… I don’t like to use the term “hegemony” because my hope is that under Anna Bligh, the first woman elected as a Premier in Australia from a supposedly conservative state, we’ll finally collectively wake up to the fact that the Smart State is at the forefront of a diverse and exciting country that’s in the process of emerging. And living with heterogeneity is a much better prospect than assimilation into the hivemind of The Borg. I’m still thinking that whoever came up with the bright idea of applying that moniker to Lawrence perhaps wasn’t that big a Trekkie.

No doubt there will be much ink spilled over this rather stunning result – the re-election of the Queensland Labor government to a fifth term – and no doubt I’ll be spilling some myself. But it’s worth, perhaps, recording some instant reactions.

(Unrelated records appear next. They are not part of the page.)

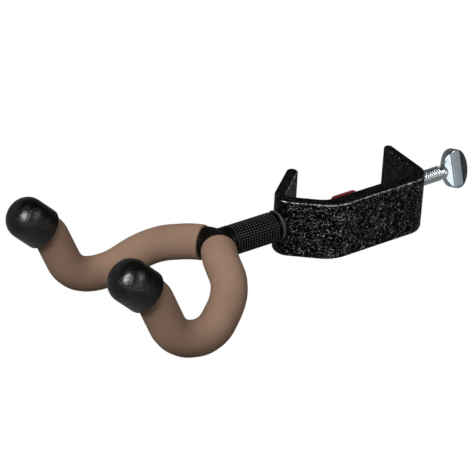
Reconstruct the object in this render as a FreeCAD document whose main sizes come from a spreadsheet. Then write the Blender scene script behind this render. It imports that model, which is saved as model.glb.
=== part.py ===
import FreeCAD, Part
import math
import os
import Sketcher

# Instrument hanger that clamps on the tube of a stand. A bracket with a V seat
# takes the tube, a thumb screw with a soft tip holds it there, and a padded yoke
# on a short arm carries the neck of an instrument and swivels about the arm.
# Origin: axis of the stand tube at mid height of the bracket. +X runs from the
# tube to the screw's head, +Z is up, and -Y is the side of the plain front wall.

doc = FreeCAD.newDocument("stand_hanger")
sheet = doc.addObject("Spreadsheet::Sheet", "Size")

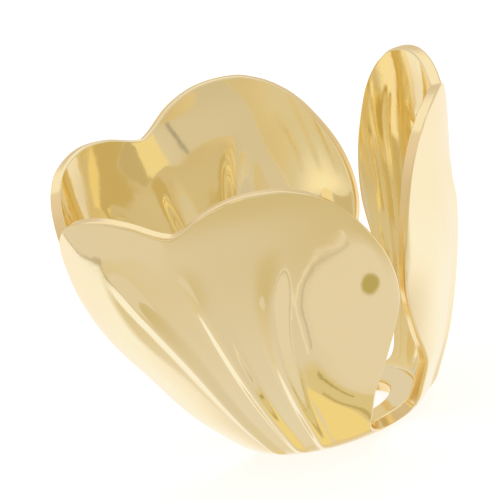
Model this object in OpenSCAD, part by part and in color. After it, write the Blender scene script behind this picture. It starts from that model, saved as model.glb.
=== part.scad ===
// Tulip bead cap: one stamped and plated metal sheet. A flat base plate with a threading
// hole carries three two-lobed petals, each pressed with three raised veins. Between the
// petals are keyhole slots. The cap stands on its base, mouth up, with the hole on +Z.

/* [Cap] */
// Overall height from the base to the highest lobe tip
cap_h = 10.75; // [8:0.25:14]
// Diameter of the circle round the widest part of the mouth
mouth_d = 14.5; // [12:0.25:18]
// Thickness of the sheet metal
wall = 0.4; // [0.3:0.05:0.5]

/* [Base plate] */
// Diameter of the flat base plate
base_d = 6.2; // [5.6:0.1:7]
// Diameter of the threading hole
bore_d = 3.8; // [1.2:0.1:4.2]
// How far the lip round the hole stands below the plate
lip_h = 0.1; // [0.05:0.01:0.2]
// Width of the lip round the hole
lip_w = 0.45; // [0.3:0.05:0.6]

/* [Petals] */
// Depth of the notch between the two lobes of a petal
notch_depth = 0.9; // [0.4:0.1:2]
// How far the lobe outline has dropped where it turns down towards the slot
shoulder_drop = 0.9; // [0.6:0.1:1.4]
// How far the lobe outline stands back from the slot's middle at that turn
shoulder_w = 2.0; // [1.4:0.1:2.4]

/* [Slots] */
// Widest part of the keyhole slot, near the base
slot_w = 2.3; // [1.4:0.1:2.6]
// Narrowest gap between two petals
slot_gap = 0.2; // [0.1:0.05:0.6]

/* [Veins] */
// Width of a vein near its tip
vein_w = 1.35; // [0.8:0.05:1.6]
// Height of a vein above the petal
vein_h = 0.15; // [0.05:0.05:0.3]

/* [Hidden] */

petals = 3;
sector = 360 / petals;
half_sector = sector / 2;
base_r = base_d / 2;
mouth_r = mouth_d / 2;
bore_r = bore_d / 2;
lip_r = bore_r + lip_w;
lip_round = 0.08;
plate_top = lip_h + wall;
// How deep the foot of a petal is let into the plate, top and bottom
foot_sink = 0.05;
// Station up to which the foot comes out of the plate
foot_share = 0.045;
// Share of its full width that a vein keeps at the base
vein_foot = 0.42;
// Share of the way to its neighbour that half a vein may take
vein_room = 0.46;
plate_fn = 96;
petal_rows = 27;
// More rows crowd towards the base, where the sheet bends
row_power = 1.35;

// The section of the petals, from the plate to the rim. Heights are shares of the height
// above the plate, radii are shares of the way from the base radius to the mouth radius,
// at the slot and at the middle of a petal.
// columns: station, height, radius at slot, radius at middle
PROFILE = [
    [0.000, 0.000, -0.072, -0.084],
    [0.035, 0.003,  0.005, -0.019],
    [0.070, 0.030,  0.108,  0.053],
    [0.110, 0.083,  0.228,  0.139],
    [0.200, 0.192,  0.436,  0.300],
    [0.335, 0.329,  0.604,  0.460],
    [0.502, 0.498,  0.825,  0.610],
    [0.651, 0.648,  0.935,  0.722],
    [0.814, 0.812,  0.988,  0.833],
    [0.930, 0.930,  1.018,  0.914],
    [1.000, 1.000,  1.030,  0.936]];
HEIGHT = 1;
AT_SLOT = 2;
AT_MIDDLE = 3;

// How far a petal's edge stands back from the slot's middle, as shares of the keyhole's
// half width and of the lobe's shoulder width.
// columns: station, keyhole, shoulder
SLOT = [
    [0.020, 0.27, 0.000],
    [0.050, 0.56, 0.000],
    [0.080, 0.78, 0.000],
    [0.115, 0.95, 0.000],
    [0.190, 0.98, 0.000],
    [0.250, 0.76, 0.000],
    [0.310, 0.51, 0.000],
    [0.420, 0.15, 0.000],
    [0.500, 0.01, 0.000],
    [0.620, 0.00, 0.060],
    [0.740, 0.00, 0.225],
    [0.880, 0.00, 0.550],
    [1.000, 0.00, 1.000]];
// The row where two petals come closest. Above it the stations stretch to end at the shoulder
CLOSEST_ROW = 8;

// How far the rim drops below the lobe tips, from the notch to the shoulder, as shares of
// the notch depth and of the shoulder drop.
// columns: share of the way to the shoulder, notch, shoulder
RIM = [
    [0.00, 1.000, 0.00],
    [0.08, 0.855, 0.00],
    [0.28, 0.280, 0.00],
    [0.51, 0.000, 0.00],
    [0.77, 0.000, 0.19],
    [1.00, 0.000, 1.00]];

// The path of a side vein, as a share of the half sector.
// columns: station, azimuth
SIDE_VEIN = [
    [0.00, 0.250],
    [0.08, 0.257],
    [0.27, 0.263],
    [0.45, 0.288],
    [0.58, 0.333],
    [0.73, 0.405],
    [1.00, 0.500]];

// Where the veins rise out of the sheet and sink back into it, as stations
VEIN_START = [0.03, 0.10];
VEIN_END = [0.62, 0.82];

// Columns of the petal's mesh on one side of its middle.
// columns: place between the middle (0), the side vein (1) and the edge (2),
// and shift in half vein widths
COLUMNS = [
    [0.0, 0.0], [0.0, 0.35], [0.0, 0.7], [0.0, 1.05], [0.5, 0.0],
    [1.0, -1.0], [1.0, -0.6], [1.0, -0.25], [1.0, 0.25], [1.0, 0.6], [1.0, 1.0],
    [1.25, 0.5], [1.45, 0.2], [1.65, 0.0], [1.82, 0.0], [1.93, 0.0], [2.0, 0.0]];

// Curve through the rows of a table: tangents follow the neighbouring rows
function row_of(tab, x, i = 0) = i >= len(tab) - 2 || x < tab[i + 1][0] ? i : row_of(tab, x, i + 1);
function slope(tab, c, i) =
    let (a = max(i - 1, 0), b = min(i + 1, len(tab) - 1))
    (tab[b][c] - tab[a][c]) / (tab[b][0] - tab[a][0]);
function curve(tab, c, x_in) =
    let (x = min(max(x_in, tab[0][0]), tab[len(tab) - 1][0]),
         i = row_of(tab, x),
         h = tab[i + 1][0] - tab[i][0],
         t = (x - tab[i][0]) / h)
    (2 * t * t * t - 3 * t * t + 1) * tab[i][c] + (t * t * t - 2 * t * t + t) * h * slope(tab, c, i)
    + (3 * t * t - 2 * t * t * t) * tab[i + 1][c] + (t * t * t - t * t) * h * slope(tab, c, i + 1);
function ramp(x, a, b) = let (t = min(max((x - a) / (b - a), 0), 1)) t * t * (3 - 2 * t);

// The petal's surface, at an azimuth from the petal's middle and a station
function height_at(w) = lip_h + (cap_h - lip_h) * curve(PROFILE, HEIGHT, w);
function radius_at(w, c) = base_r + (mouth_r - base_r) * curve(PROFILE, c, w);
function plain_radius(a, w) =
    let (s = radius_at(w, AT_SLOT), m = radius_at(w, AT_MIDDLE))
    (s + m) / 2 - (s - m) / 2 * cos(petals * a);

// Veins: raised ribs with a rounded section, wider towards their tips
function vein_spacing(w) = radius_at(w, AT_MIDDLE) * side_vein(w) * PI / 180;
function vein_half(w) =
    min(vein_w / 2 * (vein_foot + (1 - vein_foot) * ramp(w, 0, VEIN_END[1])),
        vein_room * vein_spacing(w));
function vein_fade(w) =
    ramp(w, VEIN_START[0], VEIN_START[1]) * (1 - ramp(w, VEIN_END[0], VEIN_END[1]));
function rib(x) = abs(x) >= 1 ? 0 : (1 + cos(180 * x)) / 2;
function side_vein(w) = half_sector * curve(SIDE_VEIN, 1, w);
function vein_rise(a, w) =
    let (k = plain_radius(a, w) * PI / 180 / vein_half(w))
    vein_h * vein_fade(w) * max(rib(a * k), rib((abs(a) - side_vein(w)) * k));
function skin_radius(a, w) = plain_radius(a, w) + vein_rise(a, w);

// Outline of the petal
function slot_half(w) =
    slot_gap / 2 + (slot_w - slot_gap) / 2 * curve(SLOT, 1, w)
    + shoulder_w * curve(SLOT, 2, shoulder_station(w));
function shoulder_station(w) = w <= closest ? w
    : closest + (1 - closest) * (w - closest) / (edge_end - closest);
function edge_azimuth(w) = half_sector - asin(slot_half(w) / radius_at(w, AT_SLOT));
closest = SLOT[CLOSEST_ROW][0];
edge_start = SLOT[0][0];
edge_end = 1 - shoulder_drop / cap_h;
function rim_station(u) =
    1 - notch_depth / cap_h * curve(RIM, 1, u) - shoulder_drop / cap_h * curve(RIM, 2, u);

// A point of the petal for a column and a share of the way up, on the outer or inner skin
function column_azimuth(col, v) =
    let (w = edge_start + v * (edge_end - edge_start),
         e = edge_azimuth(w),
         s = min(side_vein(w), 0.6 * e),
         shift = col[1] * vein_half(w) / radius_at(w, AT_MIDDLE) * 180 / PI)
    (col[0] <= 1 ? s * col[0] : s + (e - s) * (col[0] - 1)) + shift;
function station_at(u, v) = (1 - v) * u * edge_start + v * rim_station(u);
function skin_point(a, w, inner) =
    let (d = 0.004,
         r = skin_radius(a, w),
         z = height_at(w),
         dr = skin_radius(a, w + d) - skin_radius(a, w - d),
         dz = height_at(w + d) - height_at(w - d),
         n = norm([dr, dz]),
         sink = foot_sink * (1 - ramp(w, 0, foot_share)),
         pr = inner ? r - wall * dz / n : r,
         pz = inner ? z + wall * dr / n - sink : z + sink)
    [pr * cos(a), pr * sin(a), pz];

module petal() {
    half = len(COLUMNS);
    cols = 2 * half - 1;
    rows = petal_rows + 1;
    points = [for (inner = [false, true]) for (j = [0:petal_rows]) for (i = [0:cols - 1])
        let (v = pow(j / petal_rows, row_power),
             k = i - (half - 1),
             side = k < 0 ? -1 : 1,
             az = column_azimuth(COLUMNS[abs(k)], v),
             u = az / edge_azimuth(edge_start + v * (edge_end - edge_start)))
        skin_point(side * az, station_at(u, v), inner)];
    top = rows - 1;
    last = cols - 1;
    function at(i, j, skin) = skin * rows * cols + j * cols + i;
    // Each cell is split along its shorter diagonal, so that the sheet stays smooth
    function cell(a, b, c, d) =
        norm(points[a] - points[c]) <= norm(points[b] - points[d])
        ? [[a, b, c], [a, c, d]] : [[b, c, d], [b, d, a]];
    outer_faces = [for (j = [0:top - 1]) for (i = [0:last - 1])
        each cell(at(i, j, 0), at(i, j + 1, 0), at(i + 1, j + 1, 0), at(i + 1, j, 0))];
    inner_faces = [for (j = [0:top - 1]) for (i = [0:last - 1])
        each cell(at(i, j, 1), at(i + 1, j, 1), at(i + 1, j + 1, 1), at(i, j + 1, 1))];
    foot_faces = [for (i = [0:last - 1])
        each cell(at(i, 0, 0), at(i + 1, 0, 0), at(i + 1, 0, 1), at(i, 0, 1))];
    rim_faces = [for (i = [0:last - 1])
        each cell(at(i, top, 0), at(i, top, 1), at(i + 1, top, 1), at(i + 1, top, 0))];
    left_faces = [for (j = [0:top - 1])
        each cell(at(0, j, 0), at(0, j, 1), at(0, j + 1, 1), at(0, j + 1, 0))];
    right_faces = [for (j = [0:top - 1])
        each cell(at(last, j, 0), at(last, j + 1, 0), at(last, j + 1, 1), at(last, j, 1))];
    polyhedron(points, concat(outer_faces, inner_faces, foot_faces, rim_faces, left_faces,
        right_faces), convexity = 6);
}

module base_plate() {
    rotate_extrude($fn = plate_fn)
        polygon([
            [bore_r, plate_top],
            [bore_r, lip_round],
            [bore_r + lip_round, 0],
            [lip_r - lip_round, 0],
            [lip_r, lip_h],
            [base_r, lip_h],
            [base_r, plate_top]]);
}

module bead_cap() {
    color("khaki")
        union() {
            base_plate();
            for (k = [0:petals - 1])
                rotate([0, 0, half_sector + k * sector])
                    petal();
        }
}

bead_cap();
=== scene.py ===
"""Tulip bead cap: one sheet of pressed and plated brass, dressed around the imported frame."""
import logging
import math
from dataclasses import dataclass, field
from enum import Enum

import bpy
import numpy as np
from mathutils import Matrix, Vector


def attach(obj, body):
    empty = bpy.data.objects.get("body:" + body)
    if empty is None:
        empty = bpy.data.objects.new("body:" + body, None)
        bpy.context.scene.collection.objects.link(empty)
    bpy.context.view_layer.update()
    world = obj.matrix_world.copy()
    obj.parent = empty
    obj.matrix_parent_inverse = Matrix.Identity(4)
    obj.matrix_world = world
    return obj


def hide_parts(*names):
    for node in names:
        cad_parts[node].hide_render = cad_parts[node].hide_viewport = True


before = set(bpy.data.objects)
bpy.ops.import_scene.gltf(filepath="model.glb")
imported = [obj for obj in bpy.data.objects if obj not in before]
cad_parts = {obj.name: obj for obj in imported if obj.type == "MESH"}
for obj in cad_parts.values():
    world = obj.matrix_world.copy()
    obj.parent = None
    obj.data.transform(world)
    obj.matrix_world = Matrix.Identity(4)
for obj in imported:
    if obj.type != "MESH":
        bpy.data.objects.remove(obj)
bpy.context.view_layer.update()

MM = 0.001
LOG = logging.getLogger("bead_cap")
Array = np.ndarray
Arrays = tuple[Array, Array]
Table = list[list[float]]
Pair = tuple[float, float]
Color = tuple[float, float, float]
Noise = tuple[float, float, float]
Stops = tuple[tuple[float, Color], ...]
Corners = tuple[Pair, ...]
Node, Socket, NodeTree = bpy.types.Node, bpy.types.NodeSocket, bpy.types.NodeTree
Feeds = dict[str | int, object]


class Skin(Enum):
    """The two sides of the sheet."""

    OUTER = 0
    INNER = 1


class Column(Enum):
    """Columns of the section table."""

    HEIGHT = 1
    AT_SLOT = 2
    AT_MIDDLE = 3


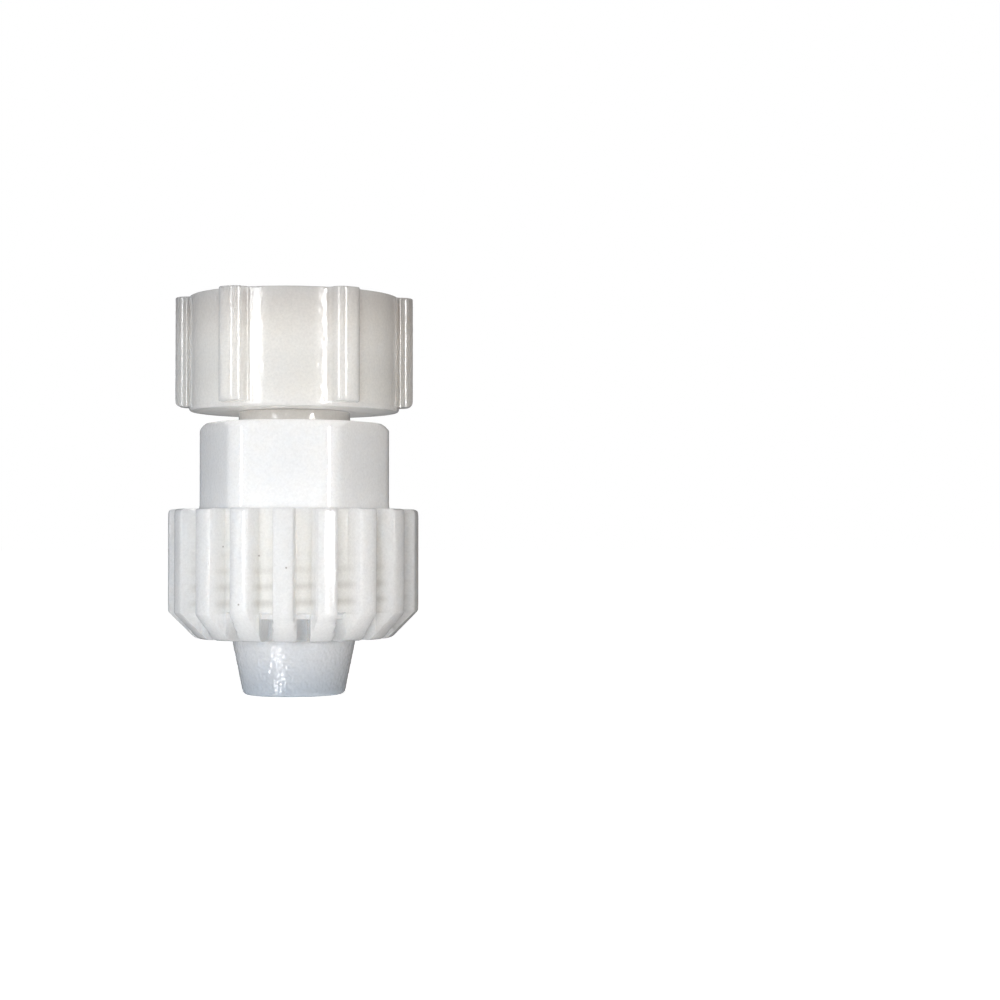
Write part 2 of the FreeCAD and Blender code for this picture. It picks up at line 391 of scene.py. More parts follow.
outer_radius = outer_radius - orange_peel(
    swivel_angle, outer_height[:, None], radius=swivel_wall, cell=0.38, depth=0.026
)
in_thread = thread_run(
    inner[:, 1:], pipe_thread_bottom - 0.2, swivel_high - 0.3, pipe_thread_fade
)
in_thread = in_thread * (np.abs(inner[:, :1] - pipe_thread_wall) < 0.5)
groove = thread_wave(swivel_angle, inner[:, 1:]) * in_thread
inner_radius = inner[:, :1] + pipe_thread_depth * groove
swivel_radius = np.concatenate([outer_radius, inner_radius])
swivel_height = np.concatenate([outer_height, inner[:, 1]])[:, None]
swivel_nut = ring_mesh("swivel_collar", around(swivel_radius, swivel_angle, swivel_height))
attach(swivel_nut, "swivel")
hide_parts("swivel_nut")

# %% [markdown]
# ## The compression nut
# The piece that takes the most skill: a hexagon above, 18 sloping ribs below, a bevelled foot,
# and a crown of open slots where the ribs run on past the wall. It could be cut out of a block
# with many boxes, but every cut would leave hard edges. Here it is one grid again, worked out
# in bands of rows: crown, ribs, hexagon, and the bore with the top that leads to it.

# %% Sizes of the compression nut
nut_low, nut_high = [corner.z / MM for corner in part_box("compression_nut")]
nut_turn = -5.0
hex_turn = -7.3
nut_wall = 12.1
rib_count = 18
rib_crest = 14.4
rib_reach = 14.44
nut_bore = 8.2
hex_low = nut_low + 14.8
hex_sides = 6
hex_across_flats = 19.8
hex_corner_radius = 11.0
hex_corner_softness = 0.3
hex_bevel_reach = 11.02
hex_top_bevel = 0.8
hex_bevel_softness = 0.2
hex_foot_hollow = 0.2
foot_bevel = 3.14
foot_round = 1.2
rib_top_round = 0.55
rib_softness = 0.1
slot_top = nut_low + 2.5
recess_top = nut_low + 3.3
recess_radius = nut_wall - 0.9
crown_top = recess_top + 0.2
nut_thread_depth = 0.6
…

First, it’s worth pointing out that Possum correctly interpreted the Auspoll exit poll numbers here before any vote figures were available as suggesting a comfortable Labor majority. He might have been a tad conservative about when the result would be clear – Antony Green basically called it about a half hour into the ABC broadcast, and Anna Bligh, asked after her victory speech when she knew the election was won, must have been erring on the conservative side when she modified her initial answer of 6.30pm to 7.20pm.

What we had expected would be a long night was over in a flash.

So were the polls wrong? No. Labor were gone for all money at the start of the week, and the tracking polls leaked were genuine. A swing back to the ALP started on Wednesday night, and accentuated on Thursday and then gathered momentum. Newspoll, which showed a closer result than Galaxy from a significantly larger sample, was taken on Wednesday and Thursday.

The ALP, as we noted here and documented at Pineapple Party Time, poured enormous resources into the seats in play towards the end of the week, with messages targeted finely towards issues swinging votes in each electorate. This flew under the MSM radar. And, after a campaign characterised by apathy and a disposition to vote against an eleven year old government, voters only really focused on the choice incredibly late in the game. There’s tons of evidence around that beneath the repetitive drumbeat of the polls there was a lot of volatility, as I’ve been arguing over the last few days.

The campaign was also taken out of the hands of the apparatchiks who were steering the ship of state towards the shoals, and the whole weight of the federal ALP was placed behind the state effort – not just the rhetorical intervention of Kevin Rudd and Julia Gillard, but also organisationally, driven by Wayne Swan’s personal intervention, backed by the PM. The Bligh 30 seat marathon signalled the turn to the realisation that the way to win was to “Let Anna Be Anna!”…

In the final analysis, Lawrence Springborg sunk his own ship, and Anna Bligh, having finally escaped the cold dead hand of the ALP apparat, won the thing on the basis of her own personal qualities. Her victory as the first elected female Premier in Australia is thoroughly well deserved, and she will enjoy a much enhanced authority in the party and over the government.

It’s Bligh’s victory. And she now has the chance to stake out a new direction for Labor and Queensland.

There’ll be time enough to discuss the implications for the opposition and for the federal scene. But, make no mistake, this victory was one pulled out of the fire. Forget Lawrence Springborg’s complaints about a 3% swing somehow supposedly translating into a change of government. The fact is that the ALP won over the majority of Queensland voters, with a clear lead on primaries as well as in the two party preferred vote. Springborg has to wear that – he, and the LNP, weren’t rejected because of any bias in the electoral system, but because more voters supported the ALP.

Contrary to all predictions, no seats but the low hanging fruit changed hands, and the LNP still goes largely unrepresented in Brisbane, and the ALP did surprisingly well on the Gold Coast, in Central Queensland and in North and Far North Queensland. The result is a total repudiation of the “united conservative force”.

The Greens also failed to make an impact, with a statewide vote that was basically static, despite running in all 89 seats for the first time. Their single MP, the former Labor Member for Indooroopilly, Ronan Lee, has lost his seat to the LNP.

As Andrew Fraser observed, “it’s very hard for a government to win after eleven years – just ask John Howard”. Yet Labor won a comfortable majority – 17, according to the latest ABC projection.

And Labor swung that majority – from the jaws of a certain defeat earlier this week – almost solely because when voters focused on the choice, they chose to put their trust in Anna Bligh personally, and to support an activist government in a time of great uncertainty.